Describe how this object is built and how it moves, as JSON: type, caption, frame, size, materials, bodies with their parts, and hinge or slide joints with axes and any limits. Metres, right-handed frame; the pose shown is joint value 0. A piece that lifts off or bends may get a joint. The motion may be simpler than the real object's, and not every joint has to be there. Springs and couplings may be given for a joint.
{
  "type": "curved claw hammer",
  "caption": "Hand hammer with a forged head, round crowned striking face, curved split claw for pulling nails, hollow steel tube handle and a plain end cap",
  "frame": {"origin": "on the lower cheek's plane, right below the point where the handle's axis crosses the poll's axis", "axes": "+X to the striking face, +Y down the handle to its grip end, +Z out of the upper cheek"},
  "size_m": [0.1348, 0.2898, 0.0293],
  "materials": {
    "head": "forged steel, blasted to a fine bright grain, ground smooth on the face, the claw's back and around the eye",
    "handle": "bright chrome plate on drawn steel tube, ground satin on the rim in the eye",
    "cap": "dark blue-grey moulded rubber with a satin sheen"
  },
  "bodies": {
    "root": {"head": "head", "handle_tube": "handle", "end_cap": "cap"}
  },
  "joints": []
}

_ _ _ _ _

Your task: Retype all of the data shown above, word for word.

Problem solution:
Describe how this object is built and how it moves, as JSON: type, caption, frame, size, materials, bodies with their parts, and hinge or slide joints with axes and any limits. Metres, right-handed frame; the pose shown is joint value 0. A piece that lifts off or bends may get a joint. The motion may be simpler than the real object's, and not every joint has to be there. Springs and couplings may be given for a joint.
{
  "type": "curved claw hammer",
  "caption": "Hand hammer with a forged head, round crowned striking face, curved split claw for pulling nails, hollow steel tube handle and a plain end cap",
  "frame": {"origin": "on the lower cheek's plane, right below the point where the handle's axis crosses the poll's axis", "axes": "+X to the striking face, +Y down the handle to its grip end, +Z out of the upper cheek"},
  "size_m": [0.1348, 0.2898, 0.0293],
  "materials": {
    "head": "forged steel, blasted to a fine bright grain, ground smooth on the face, the claw's back and around the eye",
    "handle": "bright chrome plate on drawn steel tube, ground satin on the rim in the eye",
    "cap": "dark blue-grey moulded rubber with a satin sheen"
  },
  "bodies": {
    "root": {"head": "head", "handle_tube": "handle", "end_cap": "cap"}
  },
  "joints": []
}